In 20 years I have never been on a team that didn't have twice as much work as we had people to do it.

Businesses are not magically efficient

Your experience of how the world works is usually because of what work you have done. You can't grow twice as many crops, sell twice as many groceries, drive twice as many busses, because of AI - fundamentally there's a consumption problem as well.

Many businesses are not bottlenecked by processes that are computer based.

But the firms in the headlines doing layoffs after layoffs aren't growing crops, selling groceries, or driving busses... They're knowledge work roles in companies selling intangible products and services. It's large corporations doing this much more than SMBs.
They’re also the ones constantly hiring and recruiting because internally nearly everyone benefits to having more people “under them”, and there’s a massive HR/Talent team that doesn’t go into hibernation after a 20% workforce reduction. Organizations want to grow, not because they need to but because it’s in the best interest of nearly all individuals still on the inside.
That's why it's so important that people get some stock compensation, so that when the stock goes up when they finally fire people the incentives are aligned.
And I’m sure those companies also have “backlogs" due to limited labor/labor costs. There are always shelves to face, vehicles with deferred maintenance, and so on.
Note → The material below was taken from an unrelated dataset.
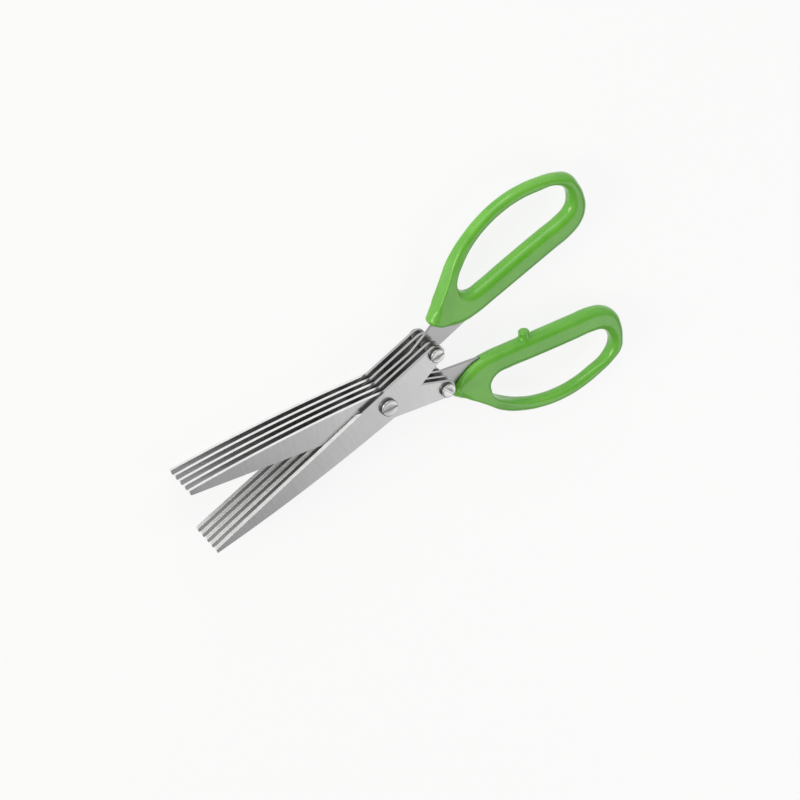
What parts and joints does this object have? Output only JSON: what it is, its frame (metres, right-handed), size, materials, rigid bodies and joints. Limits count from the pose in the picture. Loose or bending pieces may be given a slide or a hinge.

Obviously, there are limits: I’m not sure what my local grocery store or bus line would do with 100 new workers, but I have no doubt they could put a few people to work right away.

Well, but they aren't doing so right now, because labour has costs.

If your existing labour suddenly gets more productive, there's still a trade-off between cost and benefit to be made. And it would be a great coincidence if the optimal trade-off were exactly at the same headcount as the old trade-off under the old productivity figures.

It's more likely that the optimal trade-off for the business under the new conditions is at some other headcount.